Texas Attorney General Ken Paxton announced that his office filed a civil Medicaid fraud lawsuit against pharmaceutical manufacturer Johnson & Johnson, and its subsidiary Janssen Pharmaceuticals, Inc., for misrepresentations made to the Texas Medicaid program about their dangerous opioid drug, Duragesic.
The State alleges the companies directed their sales representatives to deliver false and misleading messages about their fentanyl opioid drug to doctors in Texas, including Medicaid doctors. Sales representatives told doctors Duragesic had fewer side effects, worked better, and posed less risk of addiction than other opioids, despite multiple FDA reprimands that those claims were false and misleading. As a result of these misrepresentations, Johnson & Johnson obtained the benefit of taxpayer-funded Texas Medicaid reimbursement for Duragesic while fueling our nation’s opioid epidemic.
“Every day, Texans are coping with the unimaginable consequences of opioid addiction. Like other opioid manufacturers, Johnson & Johnson misled the State of Texas and the entire medical profession about the danger of these drugs in order to turn the greatest profit,” Attorney General Paxton said. “In this case, Johnson & Johnson not only defrauded Texas taxpayers and diverted precious healthcare dollars from Texans in need, they contributed to the opioid crisis that has destroyed the lives of an untold number of Texas families.”
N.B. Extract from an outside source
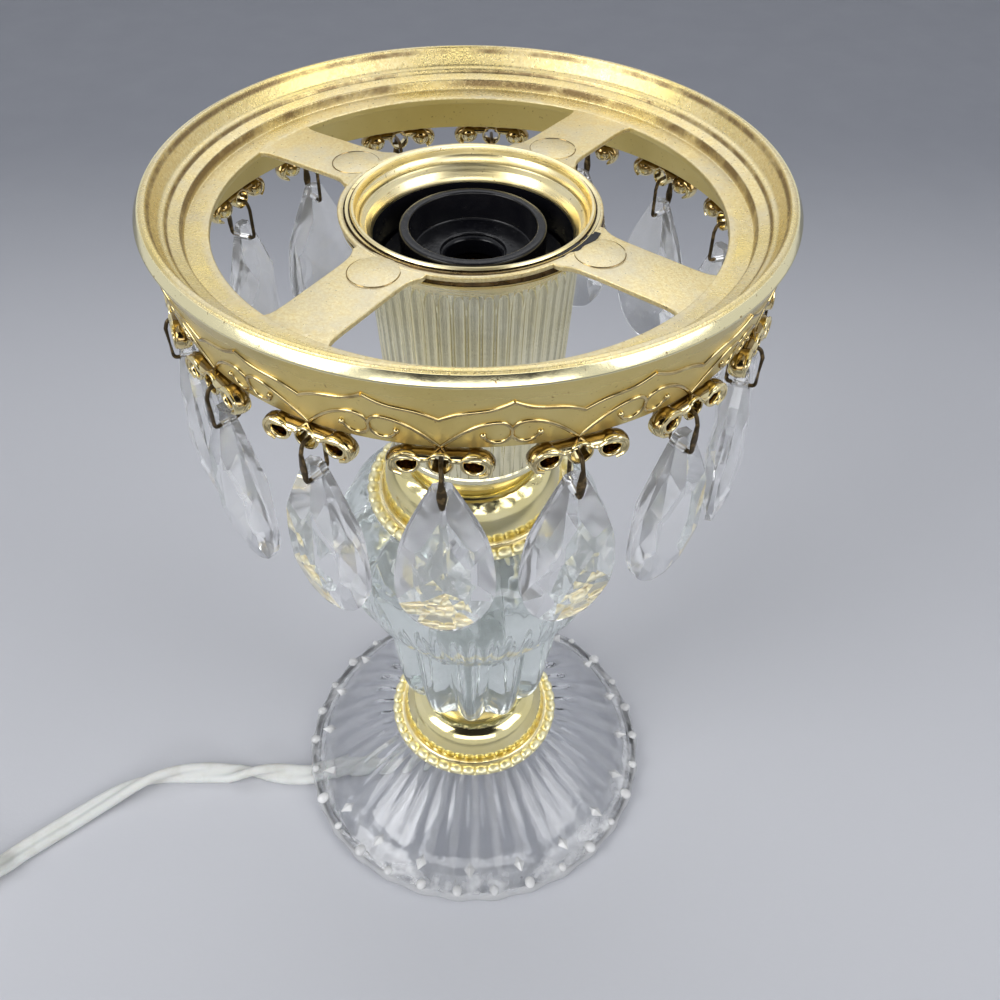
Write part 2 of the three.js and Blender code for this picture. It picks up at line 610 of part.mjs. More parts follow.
// Faceted pear drop, hanging from its hole, with its faceted faces towards +X and -X. Its corners lie at
// shares of its length down from the tip.
function crystalDrop() {
  const girdleShares = [0, 0.26, 0.52, 0.72, 0.88, 0.97];
  const faceShares = [0.16, 0.5, 0.78];
  const points = [];
  const corner = (depth, across, share) => {
    points.push(new THREE.Vector3(depth, across, DROP_TIP - share * DROP_LENGTH));
  };
  for (const face of [-1, 1]) {
    for (const side of [-1, 1]) {
      for (const share of girdleShares) corner(face * DROP_GIRDLE, side * dropHalfWidth(share), share);
      for (const share of faceShares) {
        const swelling = Math.min(1, share / DROP_FULL_SHARE);
        const depth = THREE.MathUtils.lerp(DROP_TIP_THICKNESS, DROP_THICKNESS, swelling) / 2;
        corner(face * depth, side * dropHalfWidth(share) * DROP_FACE_SHARE, share);
      }
    }
    corner(face * DROP_GIRDLE, 0, 1);
    corner(face * (DROP_TIP_THICKNESS / 2 - 0.5), 0, 0);
    corner(face * (DROP_THICKNESS / 2 - 0.6), 0, 0.9);
  }
  const hole = new THREE.CylinderGeometry(DROP_HOLE, DROP_HOLE, 2 * DROP_THICKNESS, 6).rotateZ(Math.PI / 2);
  return cut(new ConvexGeometry(points), hole);
}

// Wire clip: a bar for the loop, with two legs whose ends turn in to the drop's hole from both faces.
function wireClip() {
  const corners = [
    [CLIP_PIN_GAP, -CLIP_LENGTH],
    [CLIP_HALF_WIDTH, -CLIP_LENGTH],
    [CLIP_HALF_WIDTH, 0],
    [-CLIP_HALF_WIDTH, 0],
    [-CLIP_HALF_WIDTH, -CLIP_LENGTH],
    [-CLIP_PIN_GAP, -CLIP_LENGTH],
  ];
  return bentBar(
    corners.map(([x, z]) => new THREE.Vector2(x, z)),
    roundSection(WIRE_RADIUS, WIRE_SIDES),
  );
}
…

Opioids are a family of drugs including prescription painkillers and illegal drugs like heroin. Nationwide and in Texas, prescription and illegal opioids are the main driver of drug overdose deaths. According to the Centers for Disease Control and Prevention, opioids were involved in 33,091 deaths in 2015, including 1,174 in Texas. Opioid overdoses in the U.S. have quadrupled since 1999.